*Given task*: Starting at the line that contains "Continue the Blender", copy every line down to the line that contains "finish(pipe(path, 0.017, 4), name", inclusive, exactly as it stands. Omit all other lines.

*Entries shown*:
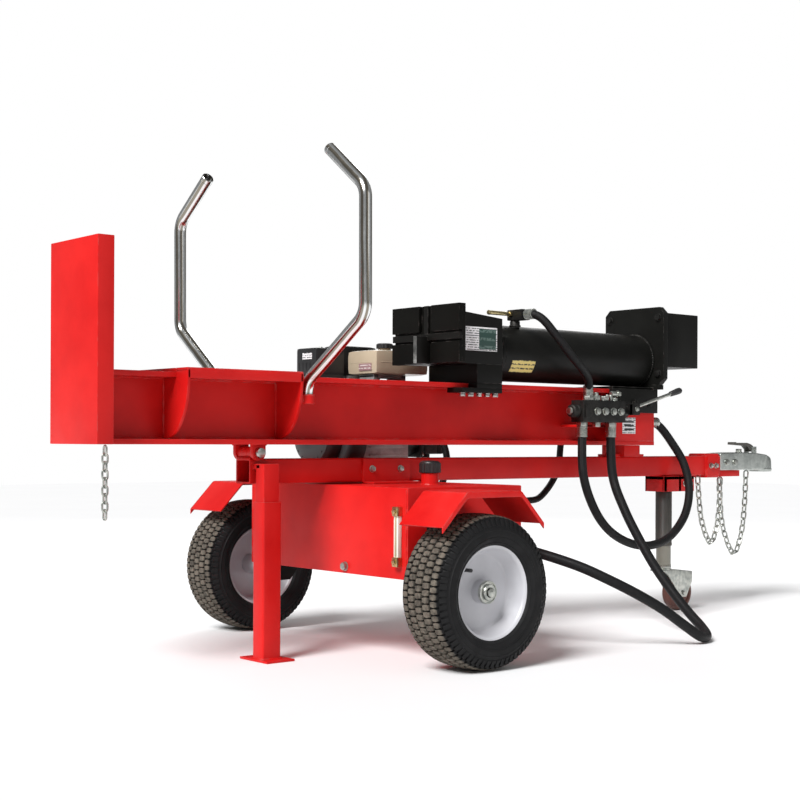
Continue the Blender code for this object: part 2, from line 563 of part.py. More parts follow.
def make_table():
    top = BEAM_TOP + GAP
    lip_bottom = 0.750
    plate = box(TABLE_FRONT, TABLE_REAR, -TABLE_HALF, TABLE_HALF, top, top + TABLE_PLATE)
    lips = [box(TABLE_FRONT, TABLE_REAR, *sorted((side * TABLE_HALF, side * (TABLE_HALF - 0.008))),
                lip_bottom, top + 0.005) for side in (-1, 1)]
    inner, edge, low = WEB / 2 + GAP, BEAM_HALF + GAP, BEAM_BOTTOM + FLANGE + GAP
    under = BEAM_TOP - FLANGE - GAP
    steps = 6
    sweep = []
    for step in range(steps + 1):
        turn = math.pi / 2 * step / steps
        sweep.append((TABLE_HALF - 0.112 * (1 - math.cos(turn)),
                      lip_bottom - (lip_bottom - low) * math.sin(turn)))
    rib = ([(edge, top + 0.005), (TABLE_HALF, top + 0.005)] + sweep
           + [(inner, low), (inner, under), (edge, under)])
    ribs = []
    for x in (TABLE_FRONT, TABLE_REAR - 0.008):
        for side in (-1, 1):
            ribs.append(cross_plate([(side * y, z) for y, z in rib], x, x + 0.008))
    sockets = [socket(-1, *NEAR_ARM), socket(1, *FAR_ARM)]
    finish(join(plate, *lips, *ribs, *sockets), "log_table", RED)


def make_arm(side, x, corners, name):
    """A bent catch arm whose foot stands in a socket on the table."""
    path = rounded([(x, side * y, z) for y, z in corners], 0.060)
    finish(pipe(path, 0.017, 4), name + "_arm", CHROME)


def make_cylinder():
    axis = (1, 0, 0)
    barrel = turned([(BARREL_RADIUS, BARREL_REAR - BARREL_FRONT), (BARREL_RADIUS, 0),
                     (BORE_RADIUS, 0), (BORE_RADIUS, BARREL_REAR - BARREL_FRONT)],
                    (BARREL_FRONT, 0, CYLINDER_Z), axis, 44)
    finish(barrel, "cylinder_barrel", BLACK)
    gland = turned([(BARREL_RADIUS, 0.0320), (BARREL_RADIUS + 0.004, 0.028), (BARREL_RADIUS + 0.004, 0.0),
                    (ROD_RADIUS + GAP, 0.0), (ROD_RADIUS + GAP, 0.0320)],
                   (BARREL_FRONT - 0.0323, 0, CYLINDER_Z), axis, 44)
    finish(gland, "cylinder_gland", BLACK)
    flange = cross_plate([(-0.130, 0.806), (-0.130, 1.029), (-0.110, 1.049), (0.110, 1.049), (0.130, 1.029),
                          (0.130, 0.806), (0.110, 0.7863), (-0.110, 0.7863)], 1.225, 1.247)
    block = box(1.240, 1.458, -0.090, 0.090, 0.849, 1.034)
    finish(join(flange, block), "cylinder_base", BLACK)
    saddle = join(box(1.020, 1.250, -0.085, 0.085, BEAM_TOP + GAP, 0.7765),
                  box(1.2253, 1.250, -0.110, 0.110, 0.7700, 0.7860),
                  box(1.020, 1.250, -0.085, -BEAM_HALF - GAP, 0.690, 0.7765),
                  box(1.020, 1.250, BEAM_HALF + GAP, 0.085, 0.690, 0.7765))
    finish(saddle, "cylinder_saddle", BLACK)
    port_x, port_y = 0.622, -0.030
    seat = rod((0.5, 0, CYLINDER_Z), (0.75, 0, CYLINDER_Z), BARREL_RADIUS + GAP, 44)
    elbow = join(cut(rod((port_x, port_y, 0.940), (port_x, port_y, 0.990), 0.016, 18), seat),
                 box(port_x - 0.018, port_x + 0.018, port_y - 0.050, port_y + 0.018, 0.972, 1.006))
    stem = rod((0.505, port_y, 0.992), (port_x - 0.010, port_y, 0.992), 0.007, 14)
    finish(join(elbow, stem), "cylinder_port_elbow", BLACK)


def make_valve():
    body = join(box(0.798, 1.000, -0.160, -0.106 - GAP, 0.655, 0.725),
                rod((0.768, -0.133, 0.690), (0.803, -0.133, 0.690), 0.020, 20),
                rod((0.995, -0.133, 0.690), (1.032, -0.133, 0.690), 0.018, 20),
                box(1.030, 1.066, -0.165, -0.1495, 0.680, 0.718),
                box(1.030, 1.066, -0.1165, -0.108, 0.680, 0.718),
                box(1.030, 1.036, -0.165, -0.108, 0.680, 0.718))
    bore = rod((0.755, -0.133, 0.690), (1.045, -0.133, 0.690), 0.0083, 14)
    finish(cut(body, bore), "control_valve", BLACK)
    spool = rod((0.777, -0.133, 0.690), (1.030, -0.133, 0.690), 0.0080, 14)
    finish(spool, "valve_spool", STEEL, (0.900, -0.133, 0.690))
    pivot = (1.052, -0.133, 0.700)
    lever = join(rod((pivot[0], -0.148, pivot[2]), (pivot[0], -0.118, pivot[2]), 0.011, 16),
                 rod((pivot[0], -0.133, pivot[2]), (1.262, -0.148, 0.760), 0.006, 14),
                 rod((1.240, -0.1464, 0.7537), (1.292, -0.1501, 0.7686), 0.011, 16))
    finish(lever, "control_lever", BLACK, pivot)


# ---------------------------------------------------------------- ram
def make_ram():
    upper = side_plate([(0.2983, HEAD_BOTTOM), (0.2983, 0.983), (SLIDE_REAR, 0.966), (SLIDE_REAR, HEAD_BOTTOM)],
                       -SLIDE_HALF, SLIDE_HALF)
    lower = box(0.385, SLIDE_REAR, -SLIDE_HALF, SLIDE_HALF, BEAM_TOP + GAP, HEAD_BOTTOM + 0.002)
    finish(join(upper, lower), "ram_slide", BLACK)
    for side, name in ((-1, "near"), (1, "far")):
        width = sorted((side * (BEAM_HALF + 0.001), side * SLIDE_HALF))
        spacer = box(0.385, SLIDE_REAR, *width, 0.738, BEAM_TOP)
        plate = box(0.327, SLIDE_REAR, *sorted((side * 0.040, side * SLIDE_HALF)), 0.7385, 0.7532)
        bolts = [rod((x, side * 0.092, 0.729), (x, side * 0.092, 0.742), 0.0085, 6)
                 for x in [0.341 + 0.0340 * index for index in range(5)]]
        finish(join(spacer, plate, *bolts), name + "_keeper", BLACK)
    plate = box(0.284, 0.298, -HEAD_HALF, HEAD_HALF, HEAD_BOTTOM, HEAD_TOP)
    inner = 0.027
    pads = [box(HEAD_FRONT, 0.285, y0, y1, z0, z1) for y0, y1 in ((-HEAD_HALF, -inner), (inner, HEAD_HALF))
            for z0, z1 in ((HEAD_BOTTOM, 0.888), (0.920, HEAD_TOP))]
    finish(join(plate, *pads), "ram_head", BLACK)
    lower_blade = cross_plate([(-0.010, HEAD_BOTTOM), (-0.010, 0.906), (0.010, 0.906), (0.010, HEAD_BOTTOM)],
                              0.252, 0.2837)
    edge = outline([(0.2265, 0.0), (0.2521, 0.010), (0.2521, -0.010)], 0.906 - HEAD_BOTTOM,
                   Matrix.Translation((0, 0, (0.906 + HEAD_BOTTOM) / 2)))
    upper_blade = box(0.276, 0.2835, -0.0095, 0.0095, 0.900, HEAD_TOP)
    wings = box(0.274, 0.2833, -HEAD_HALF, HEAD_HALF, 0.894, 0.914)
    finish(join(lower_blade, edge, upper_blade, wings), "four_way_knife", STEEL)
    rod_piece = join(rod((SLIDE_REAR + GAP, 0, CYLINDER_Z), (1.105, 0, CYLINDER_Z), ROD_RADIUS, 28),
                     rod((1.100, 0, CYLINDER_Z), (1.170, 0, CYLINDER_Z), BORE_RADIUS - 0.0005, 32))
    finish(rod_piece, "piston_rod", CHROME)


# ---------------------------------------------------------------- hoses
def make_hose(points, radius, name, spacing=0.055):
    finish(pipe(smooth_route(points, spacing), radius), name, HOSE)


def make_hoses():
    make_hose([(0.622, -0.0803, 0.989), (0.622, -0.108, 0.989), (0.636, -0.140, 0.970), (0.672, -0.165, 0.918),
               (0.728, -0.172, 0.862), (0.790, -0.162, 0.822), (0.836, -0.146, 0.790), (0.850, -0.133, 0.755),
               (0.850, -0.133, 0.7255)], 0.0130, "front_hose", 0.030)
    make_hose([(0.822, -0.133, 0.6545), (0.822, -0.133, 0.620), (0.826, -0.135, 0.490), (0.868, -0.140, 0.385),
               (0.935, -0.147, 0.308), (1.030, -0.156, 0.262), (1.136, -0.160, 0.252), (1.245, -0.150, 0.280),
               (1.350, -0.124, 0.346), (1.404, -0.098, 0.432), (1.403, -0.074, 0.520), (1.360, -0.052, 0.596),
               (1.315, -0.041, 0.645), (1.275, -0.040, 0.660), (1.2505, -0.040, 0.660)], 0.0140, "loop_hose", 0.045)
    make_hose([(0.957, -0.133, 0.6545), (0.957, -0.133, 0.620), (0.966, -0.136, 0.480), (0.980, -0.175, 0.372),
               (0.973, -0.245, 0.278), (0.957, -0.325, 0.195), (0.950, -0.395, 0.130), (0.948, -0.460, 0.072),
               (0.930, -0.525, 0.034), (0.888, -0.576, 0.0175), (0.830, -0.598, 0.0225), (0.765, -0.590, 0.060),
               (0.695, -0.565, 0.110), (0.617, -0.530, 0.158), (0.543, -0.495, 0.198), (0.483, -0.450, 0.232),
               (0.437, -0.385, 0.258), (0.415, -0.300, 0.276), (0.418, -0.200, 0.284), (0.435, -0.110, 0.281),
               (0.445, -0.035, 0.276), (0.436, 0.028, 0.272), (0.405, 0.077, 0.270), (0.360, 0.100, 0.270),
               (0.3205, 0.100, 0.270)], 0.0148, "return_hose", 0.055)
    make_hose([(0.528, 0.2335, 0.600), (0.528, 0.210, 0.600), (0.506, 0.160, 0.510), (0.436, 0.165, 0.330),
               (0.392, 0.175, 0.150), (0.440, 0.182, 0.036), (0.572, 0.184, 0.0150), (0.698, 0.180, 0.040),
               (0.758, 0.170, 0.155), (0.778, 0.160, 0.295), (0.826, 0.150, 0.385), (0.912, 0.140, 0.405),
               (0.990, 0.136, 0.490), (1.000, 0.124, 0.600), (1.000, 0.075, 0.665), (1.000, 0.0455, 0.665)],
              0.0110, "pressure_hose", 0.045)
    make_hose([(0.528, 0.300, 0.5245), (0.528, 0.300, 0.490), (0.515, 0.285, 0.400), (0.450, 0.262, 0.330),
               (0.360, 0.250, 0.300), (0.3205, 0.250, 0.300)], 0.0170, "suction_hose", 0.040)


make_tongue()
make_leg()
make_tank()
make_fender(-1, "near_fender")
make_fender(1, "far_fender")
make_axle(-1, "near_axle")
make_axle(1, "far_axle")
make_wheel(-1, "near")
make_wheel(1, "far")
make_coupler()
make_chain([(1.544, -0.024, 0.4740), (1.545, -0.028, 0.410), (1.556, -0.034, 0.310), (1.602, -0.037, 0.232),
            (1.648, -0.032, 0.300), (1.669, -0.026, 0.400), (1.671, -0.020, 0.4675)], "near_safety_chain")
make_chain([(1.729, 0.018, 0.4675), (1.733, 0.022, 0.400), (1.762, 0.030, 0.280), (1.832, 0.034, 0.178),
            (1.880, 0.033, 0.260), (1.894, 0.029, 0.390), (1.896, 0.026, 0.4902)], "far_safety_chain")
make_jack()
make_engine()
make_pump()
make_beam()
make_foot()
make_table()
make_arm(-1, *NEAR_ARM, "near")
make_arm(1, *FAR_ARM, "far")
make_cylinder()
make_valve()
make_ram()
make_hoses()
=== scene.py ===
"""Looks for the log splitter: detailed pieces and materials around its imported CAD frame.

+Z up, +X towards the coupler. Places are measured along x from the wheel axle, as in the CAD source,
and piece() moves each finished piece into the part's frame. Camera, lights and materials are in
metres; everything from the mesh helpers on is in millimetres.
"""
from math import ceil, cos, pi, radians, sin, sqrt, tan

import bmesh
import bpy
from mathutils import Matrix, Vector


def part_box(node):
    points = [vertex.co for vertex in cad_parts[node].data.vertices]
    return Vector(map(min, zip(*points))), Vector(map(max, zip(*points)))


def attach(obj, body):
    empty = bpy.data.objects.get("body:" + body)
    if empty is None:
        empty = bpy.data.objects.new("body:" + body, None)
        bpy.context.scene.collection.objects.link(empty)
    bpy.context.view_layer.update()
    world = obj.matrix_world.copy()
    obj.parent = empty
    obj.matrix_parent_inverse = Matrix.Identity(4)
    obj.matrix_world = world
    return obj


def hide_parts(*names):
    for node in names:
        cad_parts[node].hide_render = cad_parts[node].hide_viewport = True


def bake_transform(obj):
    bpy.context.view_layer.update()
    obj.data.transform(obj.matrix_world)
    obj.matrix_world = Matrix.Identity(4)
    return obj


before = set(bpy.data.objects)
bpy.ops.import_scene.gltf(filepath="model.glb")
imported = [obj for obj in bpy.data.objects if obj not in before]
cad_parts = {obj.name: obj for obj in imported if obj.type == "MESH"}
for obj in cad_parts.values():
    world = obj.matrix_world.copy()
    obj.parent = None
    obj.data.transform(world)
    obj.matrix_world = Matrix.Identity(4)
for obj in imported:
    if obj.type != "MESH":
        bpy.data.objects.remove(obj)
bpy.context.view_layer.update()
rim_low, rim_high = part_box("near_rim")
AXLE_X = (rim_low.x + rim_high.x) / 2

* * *

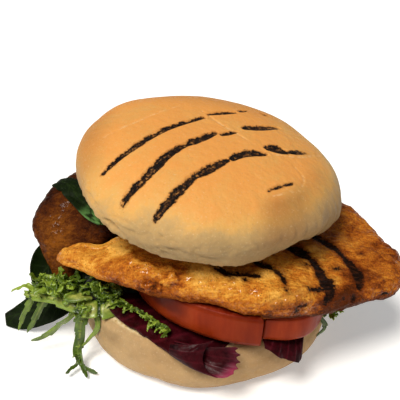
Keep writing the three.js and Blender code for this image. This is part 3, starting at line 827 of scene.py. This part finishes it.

*Answer*:
Continue the Blender code for this object: part 2, from line 563 of part.py. More parts follow.
def make_table():
    top = BEAM_TOP + GAP
    lip_bottom = 0.750
    plate = box(TABLE_FRONT, TABLE_REAR, -TABLE_HALF, TABLE_HALF, top, top + TABLE_PLATE)
    lips = [box(TABLE_FRONT, TABLE_REAR, *sorted((side * TABLE_HALF, side * (TABLE_HALF - 0.008))),
                lip_bottom, top + 0.005) for side in (-1, 1)]
    inner, edge, low = WEB / 2 + GAP, BEAM_HALF + GAP, BEAM_BOTTOM + FLANGE + GAP
    under = BEAM_TOP - FLANGE - GAP
    steps = 6
    sweep = []
    for step in range(steps + 1):
        turn = math.pi / 2 * step / steps
        sweep.append((TABLE_HALF - 0.112 * (1 - math.cos(turn)),
                      lip_bottom - (lip_bottom - low) * math.sin(turn)))
    rib = ([(edge, top + 0.005), (TABLE_HALF, top + 0.005)] + sweep
           + [(inner, low), (inner, under), (edge, under)])
    ribs = []
    for x in (TABLE_FRONT, TABLE_REAR - 0.008):
        for side in (-1, 1):
            ribs.append(cross_plate([(side * y, z) for y, z in rib], x, x + 0.008))
    sockets = [socket(-1, *NEAR_ARM), socket(1, *FAR_ARM)]
    finish(join(plate, *lips, *ribs, *sockets), "log_table", RED)


def make_arm(side, x, corners, name):
    """A bent catch arm whose foot stands in a socket on the table."""
    path = rounded([(x, side * y, z) for y, z in corners], 0.060)
    finish(pipe(path, 0.017, 4), name + "_arm", CHROME)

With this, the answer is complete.